>>

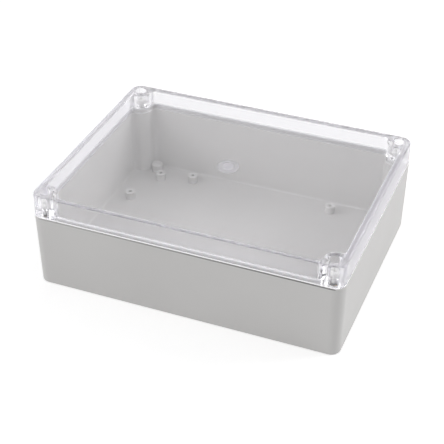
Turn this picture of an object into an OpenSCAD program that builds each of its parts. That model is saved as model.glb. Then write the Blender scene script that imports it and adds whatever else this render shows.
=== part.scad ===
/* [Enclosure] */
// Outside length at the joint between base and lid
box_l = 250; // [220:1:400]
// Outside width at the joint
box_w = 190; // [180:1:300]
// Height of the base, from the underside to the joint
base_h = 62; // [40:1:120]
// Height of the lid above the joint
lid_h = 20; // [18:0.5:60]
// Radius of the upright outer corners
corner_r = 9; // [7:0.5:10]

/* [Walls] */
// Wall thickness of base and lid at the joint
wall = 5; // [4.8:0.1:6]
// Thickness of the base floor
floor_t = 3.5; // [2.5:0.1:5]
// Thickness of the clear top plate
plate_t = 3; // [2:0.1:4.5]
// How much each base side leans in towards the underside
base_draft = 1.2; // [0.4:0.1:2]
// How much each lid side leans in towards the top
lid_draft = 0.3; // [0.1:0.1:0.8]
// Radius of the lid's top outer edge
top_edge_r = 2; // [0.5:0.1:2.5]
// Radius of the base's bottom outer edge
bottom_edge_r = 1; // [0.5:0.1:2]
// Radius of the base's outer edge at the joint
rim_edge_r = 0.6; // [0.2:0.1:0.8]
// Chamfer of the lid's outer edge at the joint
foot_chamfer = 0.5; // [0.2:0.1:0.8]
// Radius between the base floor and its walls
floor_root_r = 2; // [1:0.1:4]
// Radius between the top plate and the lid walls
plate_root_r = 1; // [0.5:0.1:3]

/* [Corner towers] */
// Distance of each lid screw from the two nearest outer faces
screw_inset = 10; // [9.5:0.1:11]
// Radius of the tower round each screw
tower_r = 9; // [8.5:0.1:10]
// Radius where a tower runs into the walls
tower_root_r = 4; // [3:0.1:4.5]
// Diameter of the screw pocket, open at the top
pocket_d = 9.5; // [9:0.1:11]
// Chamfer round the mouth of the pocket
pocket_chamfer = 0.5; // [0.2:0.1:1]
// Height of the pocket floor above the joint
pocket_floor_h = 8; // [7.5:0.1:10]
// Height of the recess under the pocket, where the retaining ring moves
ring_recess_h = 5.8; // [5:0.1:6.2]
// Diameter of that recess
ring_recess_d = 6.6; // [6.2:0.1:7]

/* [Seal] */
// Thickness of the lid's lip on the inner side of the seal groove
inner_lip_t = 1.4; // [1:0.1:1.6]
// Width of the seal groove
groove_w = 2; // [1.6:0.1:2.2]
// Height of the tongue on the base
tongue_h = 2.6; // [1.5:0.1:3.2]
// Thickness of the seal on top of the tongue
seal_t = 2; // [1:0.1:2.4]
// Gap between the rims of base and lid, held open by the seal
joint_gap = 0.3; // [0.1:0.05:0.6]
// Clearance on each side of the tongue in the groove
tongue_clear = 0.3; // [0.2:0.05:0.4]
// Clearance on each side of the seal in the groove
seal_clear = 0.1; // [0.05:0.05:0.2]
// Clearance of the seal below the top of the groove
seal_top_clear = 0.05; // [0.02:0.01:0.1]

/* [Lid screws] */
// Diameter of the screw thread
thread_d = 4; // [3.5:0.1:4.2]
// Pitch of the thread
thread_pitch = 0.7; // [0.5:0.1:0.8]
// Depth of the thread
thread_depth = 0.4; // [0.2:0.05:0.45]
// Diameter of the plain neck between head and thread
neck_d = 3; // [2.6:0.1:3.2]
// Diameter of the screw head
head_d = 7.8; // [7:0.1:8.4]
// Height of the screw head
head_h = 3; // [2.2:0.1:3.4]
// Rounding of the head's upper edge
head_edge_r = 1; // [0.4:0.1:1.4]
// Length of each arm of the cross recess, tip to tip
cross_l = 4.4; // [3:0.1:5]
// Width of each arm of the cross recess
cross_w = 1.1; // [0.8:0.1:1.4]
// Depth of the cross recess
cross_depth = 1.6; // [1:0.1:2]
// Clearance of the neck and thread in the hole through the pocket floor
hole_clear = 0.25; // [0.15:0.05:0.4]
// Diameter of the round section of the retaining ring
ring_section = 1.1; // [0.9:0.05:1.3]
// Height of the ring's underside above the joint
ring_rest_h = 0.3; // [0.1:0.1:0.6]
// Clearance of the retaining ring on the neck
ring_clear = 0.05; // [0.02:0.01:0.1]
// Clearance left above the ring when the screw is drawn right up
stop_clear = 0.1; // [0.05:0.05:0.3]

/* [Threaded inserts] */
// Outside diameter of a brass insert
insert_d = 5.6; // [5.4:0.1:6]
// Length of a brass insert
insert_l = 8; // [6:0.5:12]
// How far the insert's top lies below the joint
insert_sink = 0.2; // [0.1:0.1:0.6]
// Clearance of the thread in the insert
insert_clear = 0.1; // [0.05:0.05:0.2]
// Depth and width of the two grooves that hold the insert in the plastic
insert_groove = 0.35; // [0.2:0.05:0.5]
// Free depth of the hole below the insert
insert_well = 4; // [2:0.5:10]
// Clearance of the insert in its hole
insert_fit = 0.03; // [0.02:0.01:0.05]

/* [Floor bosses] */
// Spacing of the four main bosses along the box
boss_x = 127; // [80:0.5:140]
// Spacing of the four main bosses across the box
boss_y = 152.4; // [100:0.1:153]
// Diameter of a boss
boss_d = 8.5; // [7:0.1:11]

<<

Instructions to follow:
Restate every line of the data word for word.

Solution to this problem:
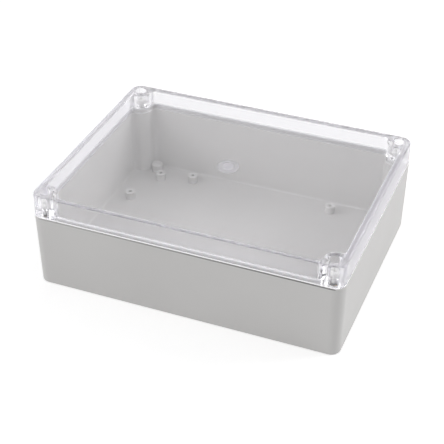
Turn this picture of an object into an OpenSCAD program that builds each of its parts. That model is saved as model.glb. Then write the Blender scene script that imports it and adds whatever else this render shows.
=== part.scad ===
/* [Enclosure] */
// Outside length at the joint between base and lid
box_l = 250; // [220:1:400]
// Outside width at the joint
box_w = 190; // [180:1:300]
// Height of the base, from the underside to the joint
base_h = 62; // [40:1:120]
// Height of the lid above the joint
lid_h = 20; // [18:0.5:60]
// Radius of the upright outer corners
corner_r = 9; // [7:0.5:10]

/* [Walls] */
// Wall thickness of base and lid at the joint
wall = 5; // [4.8:0.1:6]
// Thickness of the base floor
floor_t = 3.5; // [2.5:0.1:5]
// Thickness of the clear top plate
plate_t = 3; // [2:0.1:4.5]
// How much each base side leans in towards the underside
base_draft = 1.2; // [0.4:0.1:2]
// How much each lid side leans in towards the top
lid_draft = 0.3; // [0.1:0.1:0.8]
// Radius of the lid's top outer edge
top_edge_r = 2; // [0.5:0.1:2.5]
// Radius of the base's bottom outer edge
bottom_edge_r = 1; // [0.5:0.1:2]
// Radius of the base's outer edge at the joint
rim_edge_r = 0.6; // [0.2:0.1:0.8]
// Chamfer of the lid's outer edge at the joint
foot_chamfer = 0.5; // [0.2:0.1:0.8]
// Radius between the base floor and its walls
floor_root_r = 2; // [1:0.1:4]
// Radius between the top plate and the lid walls
plate_root_r = 1; // [0.5:0.1:3]

/* [Corner towers] */
// Distance of each lid screw from the two nearest outer faces
screw_inset = 10; // [9.5:0.1:11]
// Radius of the tower round each screw
tower_r = 9; // [8.5:0.1:10]
// Radius where a tower runs into the walls
tower_root_r = 4; // [3:0.1:4.5]
// Diameter of the screw pocket, open at the top
pocket_d = 9.5; // [9:0.1:11]
// Chamfer round the mouth of the pocket
pocket_chamfer = 0.5; // [0.2:0.1:1]
// Height of the pocket floor above the joint
pocket_floor_h = 8; // [7.5:0.1:10]
// Height of the recess under the pocket, where the retaining ring moves
ring_recess_h = 5.8; // [5:0.1:6.2]
// Diameter of that recess
ring_recess_d = 6.6; // [6.2:0.1:7]

/* [Seal] */
// Thickness of the lid's lip on the inner side of the seal groove
inner_lip_t = 1.4; // [1:0.1:1.6]
// Width of the seal groove
groove_w = 2; // [1.6:0.1:2.2]
// Height of the tongue on the base
tongue_h = 2.6; // [1.5:0.1:3.2]
// Thickness of the seal on top of the tongue
seal_t = 2; // [1:0.1:2.4]
// Gap between the rims of base and lid, held open by the seal
joint_gap = 0.3; // [0.1:0.05:0.6]
// Clearance on each side of the tongue in the groove
tongue_clear = 0.3; // [0.2:0.05:0.4]
// Clearance on each side of the seal in the groove
seal_clear = 0.1; // [0.05:0.05:0.2]
// Clearance of the seal below the top of the groove
seal_top_clear = 0.05; // [0.02:0.01:0.1]

/* [Lid screws] */
// Diameter of the screw thread
thread_d = 4; // [3.5:0.1:4.2]
// Pitch of the thread
thread_pitch = 0.7; // [0.5:0.1:0.8]
// Depth of the thread
thread_depth = 0.4; // [0.2:0.05:0.45]
// Diameter of the plain neck between head and thread
neck_d = 3; // [2.6:0.1:3.2]
// Diameter of the screw head
head_d = 7.8; // [7:0.1:8.4]
// Height of the screw head
head_h = 3; // [2.2:0.1:3.4]
// Rounding of the head's upper edge
head_edge_r = 1; // [0.4:0.1:1.4]
// Length of each arm of the cross recess, tip to tip
cross_l = 4.4; // [3:0.1:5]
// Width of each arm of the cross recess
cross_w = 1.1; // [0.8:0.1:1.4]
// Depth of the cross recess
cross_depth = 1.6; // [1:0.1:2]
// Clearance of the neck and thread in the hole through the pocket floor
hole_clear = 0.25; // [0.15:0.05:0.4]
// Diameter of the round section of the retaining ring
ring_section = 1.1; // [0.9:0.05:1.3]
// Height of the ring's underside above the joint
ring_rest_h = 0.3; // [0.1:0.1:0.6]
// Clearance of the retaining ring on the neck
ring_clear = 0.05; // [0.02:0.01:0.1]
// Clearance left above the ring when the screw is drawn right up
stop_clear = 0.1; // [0.05:0.05:0.3]

/* [Threaded inserts] */
// Outside diameter of a brass insert
insert_d = 5.6; // [5.4:0.1:6]
// Length of a brass insert
insert_l = 8; // [6:0.5:12]
// How far the insert's top lies below the joint
insert_sink = 0.2; // [0.1:0.1:0.6]
// Clearance of the thread in the insert
insert_clear = 0.1; // [0.05:0.05:0.2]
// Depth and width of the two grooves that hold the insert in the plastic
insert_groove = 0.35; // [0.2:0.05:0.5]
// Free depth of the hole below the insert
insert_well = 4; // [2:0.5:10]
// Clearance of the insert in its hole
insert_fit = 0.03; // [0.02:0.01:0.05]

/* [Floor bosses] */
// Spacing of the four main bosses along the box
boss_x = 127; // [80:0.5:140]
// Spacing of the four main bosses across the box
boss_y = 152.4; // [100:0.1:153]
// Diameter of a boss
boss_d = 8.5; // [7:0.1:11]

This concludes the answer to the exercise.